With the help of his older brother and his nine-year-old niece, Ryan begins a journey to discover what happened fifteen years ago, when he disappeared during a winter storm and didn’t reappear until spring. Not only has he forgotten those months, he’s forgotten the faithful dog who failed to come back with him.
As memories surface and impossible things happen all around him, Ryan senses Tomte, that beautiful man he’s inexplicably drawn to, is the key to everything—his past, his future, and his happiness.
Amazon Link: https://www.amazon.com/dp/B07KWLZ4YT/
Excerpt:
Ryan came to an intersection where the tracks went in two different directions, and he swore under his breath, struggling to sort it out while snowflakes flitted across his vision. A frantic bark to his left sent him in that direction, and after a few more twists and turns, he burst into an open circular area. There were no lights, but the overcast sky had the bluish-gray pall it often had on stormy nights and the snow on the ground reflected it back. Ryan could see, though barely. The music was louder here, and mixed with laughter and exuberant conversation—the sounds of a joyful gathering.
A mound rose from the earth in the center, about the height of a grown man and twice as wide—the same mound he’d dreamt of nearly every night since leaving the hospital, though in the dream it had been surrounded by forest, not a labyrinth of corn.
Tracks led to a sort of cave in the side of the mound—dog prints and what seemed less like deer hooves than human boot prints, though they were rapidly fading under a blanket of white. Ryan followed them. The opening in the mound was barely large enough for someone his size to crawl through. He stood at the entrance and peered inside. The ground inside sloped downward and then took a sharp turn to the right. Light flickered in the depths, as if a campfire burned just out of sight. He’d never seen this cave before, but a memory kept dancing away from him, maddeningly out of reach.
The sound of footsteps crunching on snow made him spin around. A large white shape emerged from a dark gap in the wall of corn. The stag. It walked purposefully toward him, and the nearer it came, the larger it loomed in his vision. Ryan had never seen a stag that size. He’d read about a seventeen-pointer called the “Emperor of Exmoor,” which stood seven feet tall, and this magnificent beast had to rival him.

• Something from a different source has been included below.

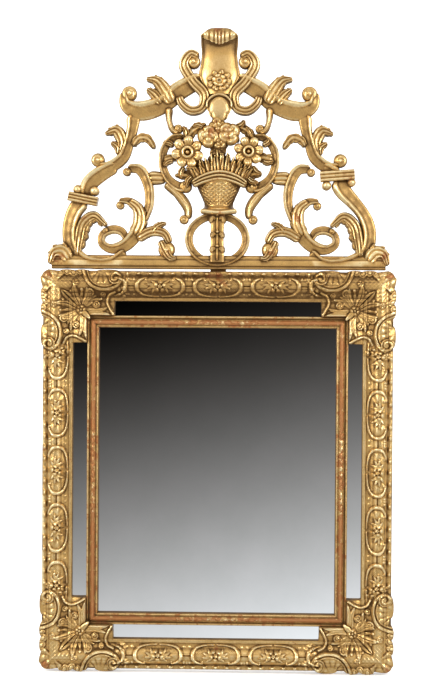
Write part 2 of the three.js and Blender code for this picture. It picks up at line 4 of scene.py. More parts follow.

Unlike in the dream, the stag didn’t run past Ryan. It drew near and was suddenly engulfed in a swirl of snow. When the snowflakes spun off into the night, Tomte was standing in its place, stark naked, his skin shimmering as if it were sprinkled with stardust. He walked barefoot through the snow as calmly as if it were a warm, summer evening. Without clothes, Tomte’s slim form was surprisingly muscular, though the beauty of his nude body was overshadowed by the antlers that sprang from his head, forming a magnificent crown of silver wider than his shoulders.
When he was near enough to touch Ryan, he asked, “Do you remember?”
Ryan’s head was full of a confused jumble of images, wonderful and awe-inspiring but also a bit frightening. “I… I’m not sure.” His gaze traveled down Tomte’s trim torso, unable to escape a strange sense of familiarity, as if he’d once rubbed a thumb over Tomte’s nipples and caressed the ripples of his abdomen. The thick, uncut flesh between Tomte’s thighs… yes, that was familiar too.
Self-conscious now, he forced himself to look into the man’s face. There were sparks in Tomte’s eyes. They were clearly visible in the darkness that surrounded them—tiny flickers in the depths of his pupils. Ryan could gaze into those eyes forever.